# The Dentist



## YoungOldUn (Apr 12, 2011)

Have you ever been guilty of looking at others your own age and thinking, surely i can't look that old? well......you'll love this one!

My name is Alice Smith and I was sitting in the waiting room for my first appointment with a new dentist. I noticed his dental diploma, which bore his full name.

Suddenly, I remembered a tall, handsome, dark haired boy with the same name had been in my secondary school class some 30-odd years ago.

Could he be the same guy that I had a secret crush on, way back then?

Upon seeing him, however, I quickly discarded any such thought.

This balding, grey haired man with the deeply lined face was far too old to have been my classmate. After he examined my teeth, I asked him if he had attended Morgan Park secondary school ..

'Yes, Yes I did. I'm a Morganner! 'he beamed with pride.
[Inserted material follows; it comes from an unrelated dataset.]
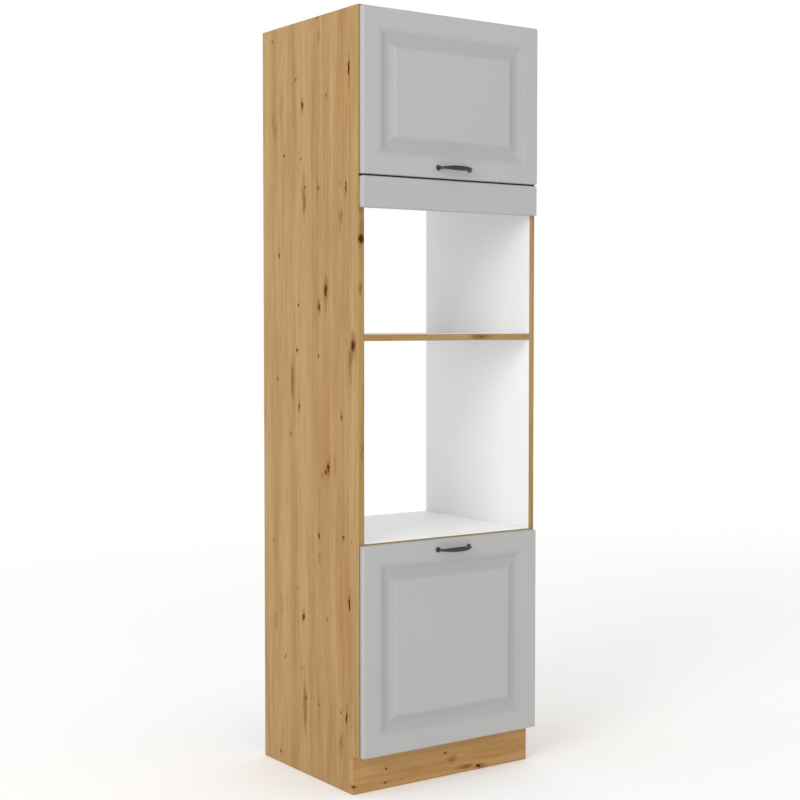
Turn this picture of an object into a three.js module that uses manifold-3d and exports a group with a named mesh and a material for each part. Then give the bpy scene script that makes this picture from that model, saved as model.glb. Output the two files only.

'When did you leave to go to college?' I asked

He answered, in 1965. Why do you ask?

'You were in my class!' I exclaimed.

He looked at me closely.

Then the UGLY,

OLD,

BALD,

WRINKLED,

FAT ARSED,

GREY HAIRED,

DECREPIT,

BASTARD asked..

'What did you teach?'


----------



## YELLOW_TT (Feb 25, 2004)

:lol: :lol: :lol:


----------



## SteviedTT (Apr 10, 2009)

:lol: :lol: :lol:


----------



## John-H (Jul 13, 2005)

Funnily enough I had a similar experience with my dentist's husband who works with her in the same practice. I heard someone use his name which was unusual and I wondered if it could be the same person I remember from primary school. So I asked if he'd been to my school. He had! - it was him!! - so we exchanged a few memories. He politely said that he didn't recognise me without my cap! :lol:


----------



## jays_225 (Nov 4, 2009)

:lol:


----------



## BrianR (Oct 12, 2011)

:lol: :lol: :lol:


----------